Dampfwalze Enders. Die Eurocopter-Mitarbeiter sind nicht die Einzigen, bei denen der Hobby-Helicopter-Pilot verbrannte Erde hinterlassen hat. Kurz nach seinem Amtsantritt 2012 versuchte er mit aller Gewalt, die Fusion mit dem britischen Rüstungskonzern BAE durchzubringen. Doch er scheiterte am Einfluss der Politik. Nun brüstet er sich, den Einfluss der deutschen und französischen Regierung auf das Unternehmen zurückgedrängt zu haben. Sein forsches Auftreten ist riskant für ein Unternehmen, das immer noch stark von staatlichen Aufträgen abhängt.

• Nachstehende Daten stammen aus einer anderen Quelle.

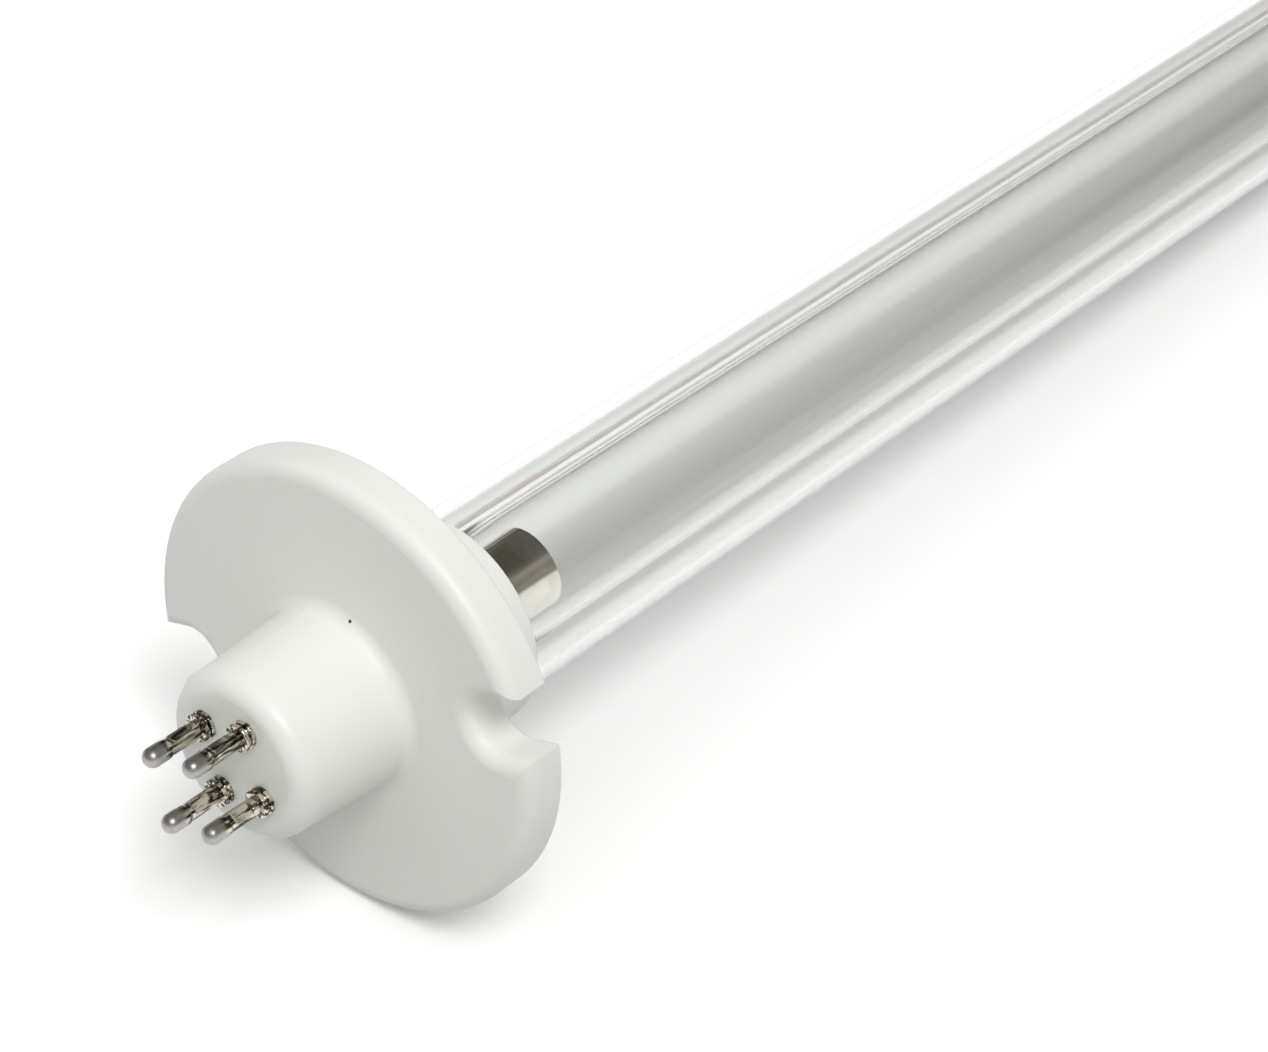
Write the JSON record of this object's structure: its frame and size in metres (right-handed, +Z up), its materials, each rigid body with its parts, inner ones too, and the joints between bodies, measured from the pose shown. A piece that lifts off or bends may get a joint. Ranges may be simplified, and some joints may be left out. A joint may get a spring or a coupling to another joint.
{
  "type": "uvc germicidal lamp tube",
  "caption": "Straight clear discharge lamp: an inner arc tube inside a domed outer sleeve, held in a white base with a notched round flange, a plug boss and contact pins.",
  "frame": {"origin": "middle of the bounding box on the floor that the lamp lies on", "axes": "+X along the lying lamp towards its domed far end, +Z up; the lamp rests on its flange's rim and its far end, so its own axis dips by about 3 degrees towards the far end"},
  "size_m": [0.3302, 0.055, 0.0551],
  "materials": {
    "base_white": "satin white moulding with soft edges",
    "pin_nickel": "nickel-plated, domed bright tips",
    "sleeve_glass": "clear drawn tube",
    "arc_glass": "clear fused quartz",
    "disc_ceramic": "unglazed ceramic",
    "lead_wire": "bare drawn wire",
    "seal_foil": "thin grey foil in the seal",
    "post_wire": "bare drawn wire",
    "cathode_wire": "coil with a pale oxide coating",
    "shield_steel": "rolled strip, satin",
    "mercury": "liquid bead"
  },
  "bodies": {
    "root": {"base": "base_white", "contact_pin_1": "pin_nickel", "contact_pin_2": "pin_nickel", "contact_pin_3": "pin_nickel", "contact_pin_4": "pin_nickel", "outer_sleeve": "sleeve_glass", "arc_tube": "arc_glass", "near_disc": "disc_ceramic", "far_disc": "disc_ceramic", "near_lead_1": "lead_wire", "near_lead_2": "lead_wire", "return_lead_1": "lead_wire", "return_lead_2": "lead_wire", "near_foil_1": "seal_foil", "near_foil_2": "seal_foil", "near_post_1": "post_wire", "near_post_2": "post_wire", "near_cathode": "cathode_wire", "near_shield": "shield_steel", "near_shield_stay": "post_wire", "far_foil_1": "seal_foil", "far_foil_2": "seal_foil", "far_post_1": "post_wire", "far_post_2": "post_wire", "far_cathode": "cathode_wire", "far_shield": "shield_steel", "far_shield_stay": "post_wire", "mercury_bead": "mercury"}
  },
  "joints": []
}
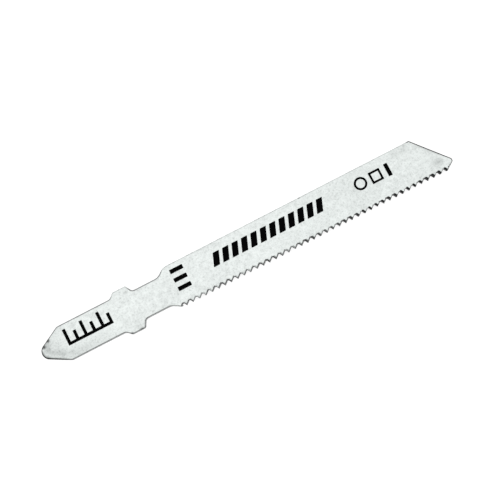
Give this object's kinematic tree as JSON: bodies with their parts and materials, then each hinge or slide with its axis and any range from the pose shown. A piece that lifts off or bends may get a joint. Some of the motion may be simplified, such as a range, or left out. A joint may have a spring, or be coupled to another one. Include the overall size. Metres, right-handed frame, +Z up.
{
  "type": "jigsaw blade",
  "caption": "Flat steel jigsaw blade with a lugged T shank, a fine wavy-set toothed edge and a slanted end, for cutting metal.",
  "frame": {"origin": "the strip's underside at the middle of the two shank lugs, on the shank's centre line", "axes": "+X along the blade from the shank to the tip, +Y towards the straight back edge (the teeth face -Y), +Z up through the strip's thickness"},
  "size_m": [0.0759, 0.0078, 0.0014],
  "materials": {
    "steel": "satin, tumbled bright steel",
    "print": "thin matt black marking ink on the steel"
  },
  "bodies": {
    "root": {"blade": "steel"}
  },
  "joints": []
}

Anders als Vorgänger Louis Gallois, der stets um Ausgleich bemüht war und sehr diplomatisch agierte, beschreiben Beteiligte Enders als „Dampfwalze“. Der Reserveoffizier sagte selbst in einem Interview: „Ich stehe dazu, ich habe viel an Führungsrüstzeug mitbekommen beim ‚Bund‘.“

Ihm gehe es darum, aus EADS ein „normales Unternehmen“ zu machen, betont er immer wieder. Dazu zählt insbesondere, die Profitabilität zu steigern. Denn seit dem Rückzug der Großaktionäre Daimler und Lagardère fokussiert sich das Unternehmen stärker auf den Kapitalmarkt.

Der gibt Enders recht: Die Aktie befindet sich im Steigflug und legte seit Jahresanfang um 66 Prozent zu — vor allem wegen der Rekordaufträge für die zivile Airbus-Sparte.

Doch auch bei dem Flugzeugbauer ist nicht alles Gold, was glänzt. Trotz Marktführerschaft und Rekordumsätzen bleibt das Unternehmen, gerade was die Profitabilität angeht, hinter Hauptkonkurrent Boeing zurück. Für den Gesamtkonzern hat Enders das Ziel ausgegeben, die Ebit-Marge bis 2015 auf zehn Prozent anzuheben. Im ersten Halbjahr lag die Quote bei sechs Prozent. Bei Airbus waren es sogar nur drei Prozent, während Astrium und Eurocopter fünf Prozent erreichten. Zwar konnte Airbus die Profitabilität im ersten Halbjahr 2013 steigern. Doch für Jubel ist es noch zu früh — selbst für den vermeintlichen Musterschüler Airbus.